#### [WORK INSTRUCTIONS]
Write out all of the data without omission, exactly as shown.

********************

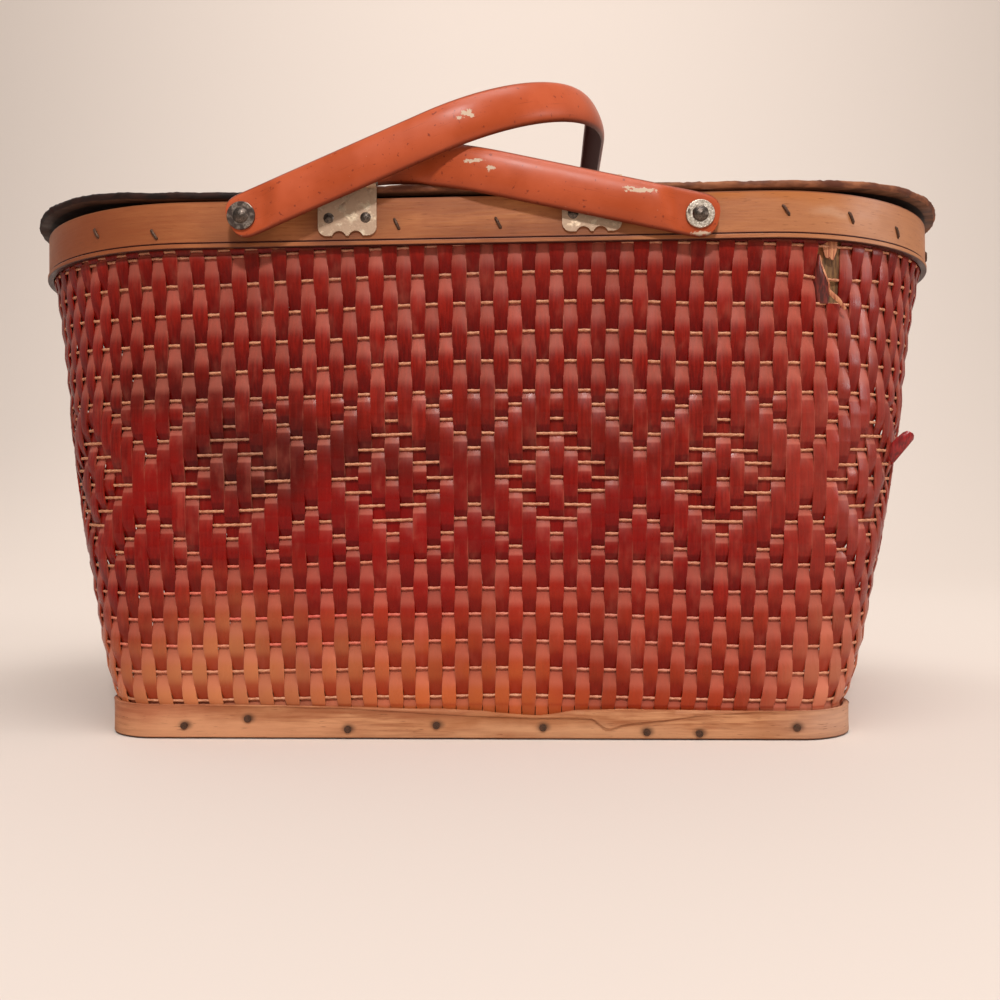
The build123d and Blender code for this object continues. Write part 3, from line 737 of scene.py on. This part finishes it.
# %% [markdown]
# ## Skirt
# The skirt is one bent strip round the foot. Damp has raised its upper edge, and in the middle of the back the
# outer fibres have split away and hang over the rest in a ragged lip. A texture can't give that lip its
# shadow, so the strip is swept round the foot with a section that changes: an edge height and a lip height
# are read from measured places along the back, and wander a little elsewhere.

# %% Skirt
SKIRT = (185.0, 131.0, 30.0)
SKIRT_THICK = 2.65
SKIRT_STEPS = 900
# by distance from the middle of the back: the height of the edge, that of the lip, and how far the lip stands out
EDGE_PLACES = ((-150, 16.4), (-111, 16.3), (-79, 15.8), (-40, 14.8), (-14, 14.5), (4, 13.6), (11, 12.5), (31, 11.6),
               (38, 12.2), (49, 13.8), (70, 14.6), (132, 13.7), (150, 13.9))
LIP_PLACES = ((-150, 15.9), (-60, 14.6), (-30, 12.9), (-4, 11.4), (25, 10.4), (57, 10.2), (63, 6.0), (66, 5.8),
              (72, 7.6), (84, 9.0), (108, 11.4), (132, 13.0), (150, 13.4))
PROUD_PLACES = ((-150, 0.05), (-60, 0.25), (-4, 0.5), (40, 0.6), (57, 1.0), (64, 1.7), (72, 1.3), (90, 0.8),
                (120, 0.3), (150, 0.05))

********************

#### [EXERCISE OUTPUT]
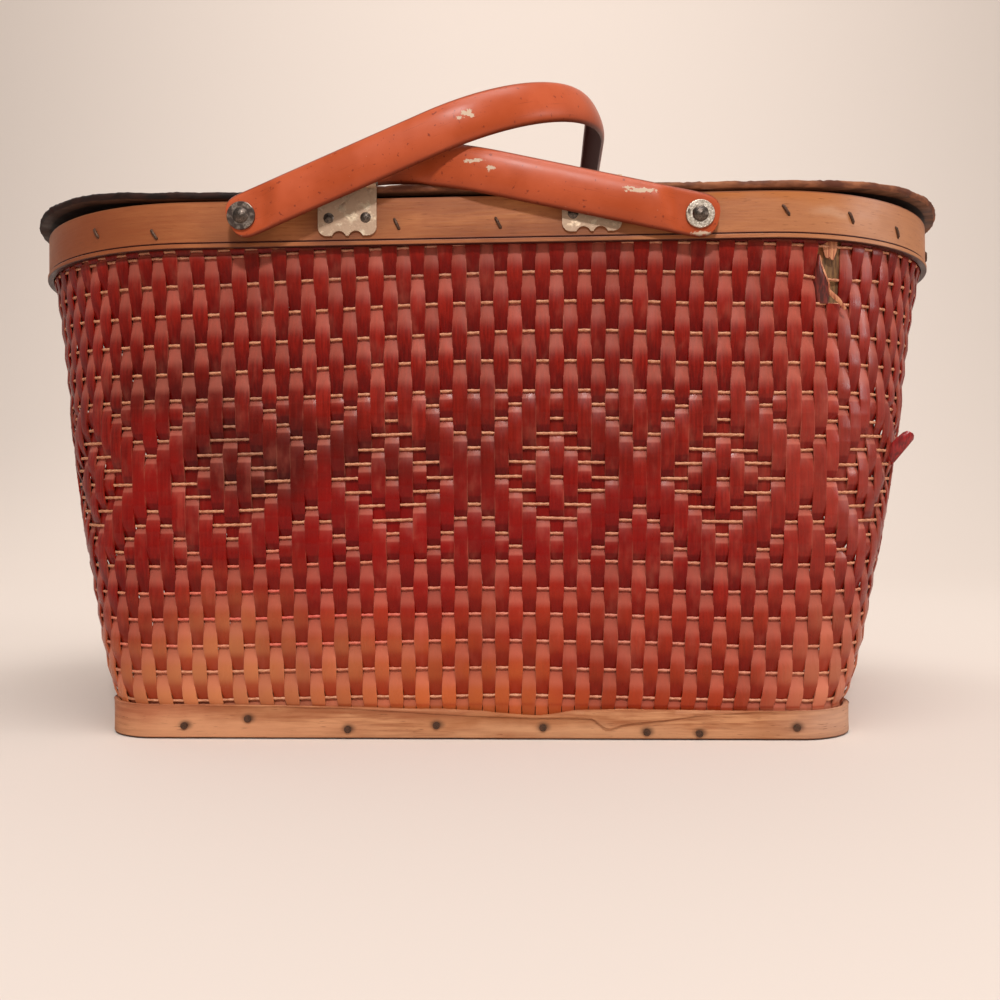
The build123d and Blender code for this object continues. Write part 3, from line 737 of scene.py on. This part finishes it.
# %% [markdown]
# ## Skirt
# The skirt is one bent strip round the foot. Damp has raised its upper edge, and in the middle of the back the
# outer fibres have split away and hang over the rest in a ragged lip. A texture can't give that lip its
# shadow, so the strip is swept round the foot with a section that changes: an edge height and a lip height
# are read from measured places along the back, and wander a little elsewhere.

# %% Skirt
SKIRT = (185.0, 131.0, 30.0)
SKIRT_THICK = 2.65
SKIRT_STEPS = 900
# by distance from the middle of the back: the height of the edge, that of the lip, and how far the lip stands out
EDGE_PLACES = ((-150, 16.4), (-111, 16.3), (-79, 15.8), (-40, 14.8), (-14, 14.5), (4, 13.6), (11, 12.5), (31, 11.6),
               (38, 12.2), (49, 13.8), (70, 14.6), (132, 13.7), (150, 13.9))
LIP_PLACES = ((-150, 15.9), (-60, 14.6), (-30, 12.9), (-4, 11.4), (25, 10.4), (57, 10.2), (63, 6.0), (66, 5.8),
              (72, 7.6), (84, 9.0), (108, 11.4), (132, 13.0), (150, 13.4))
PROUD_PLACES = ((-150, 0.05), (-60, 0.25), (-4, 0.5), (40, 0.6), (57, 1.0), (64, 1.7), (72, 1.3), (90, 0.8),
                (120, 0.3), (150, 0.05))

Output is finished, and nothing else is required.